Abstract

Due to rapid urban population growth and spatial constraints, the demand for designing and constructing high-rise buildings has significantly increased. This trend has led to deeper excavations and a greater need for effective stabilization methods. The present study investigates the performance of various stabilization techniques—including soil nailing, prestressed anchors (anchorage), and their combination—under static conditions, with a focus on deep excavation stability. Numerical modeling was conducted using FLAC3D software. Five static models incorporating different stabilization systems were designed, considering geotechnical soil properties, excavation dimensions, and static loading. The numerical analyses evaluated safety factors, wall displacements, and axial forces in retaining elements. Additionally, the effect of applying shotcrete was assessed across the models.

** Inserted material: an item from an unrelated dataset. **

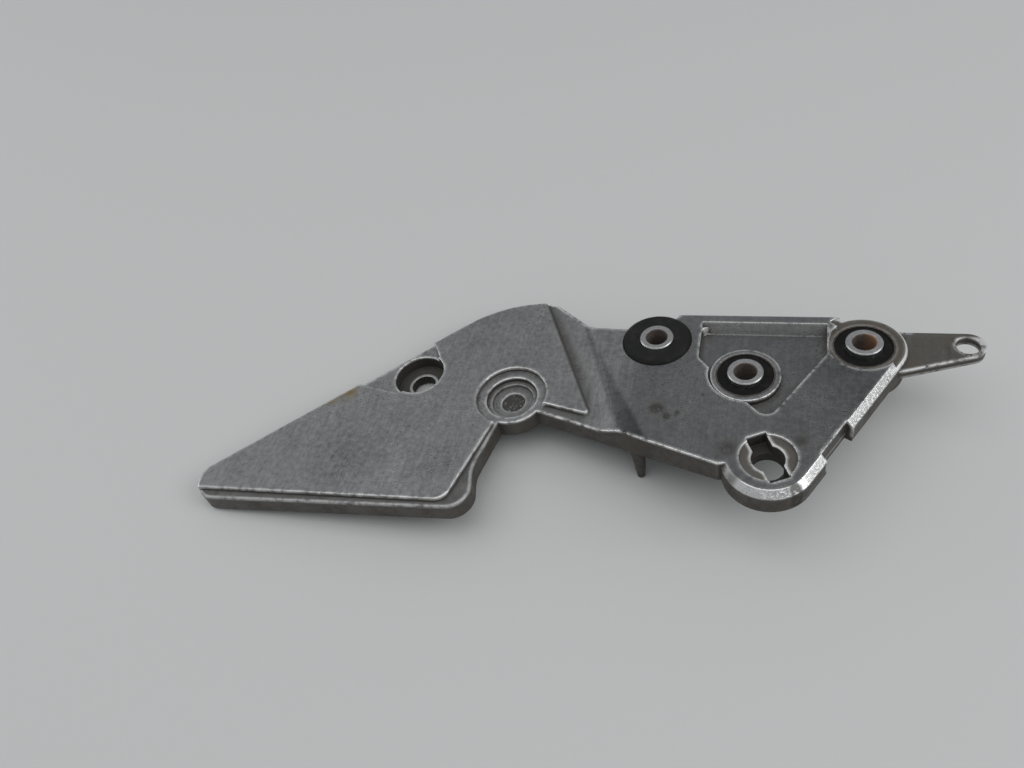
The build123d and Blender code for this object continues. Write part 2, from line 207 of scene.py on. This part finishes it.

Results indicated that using soil nailing alone without shotcrete surface coverage does not provide adequate stability for deep excavations and may lead to wall failure in certain cases. Improved soil cohesion and the application of shotcrete significantly enhanced model performance. Among the static models, the anchorage system with shotcrete (Model 4) demonstrated superior performance, achieving a safety factor of 2 and minimal displacement.

In conclusion, selecting an appropriate stabilization method based on geotechnical conditions, soil cohesion, seismicity of the region, and shotcrete implementation plays a critical role in ensuring the safety and stability of deep excavations.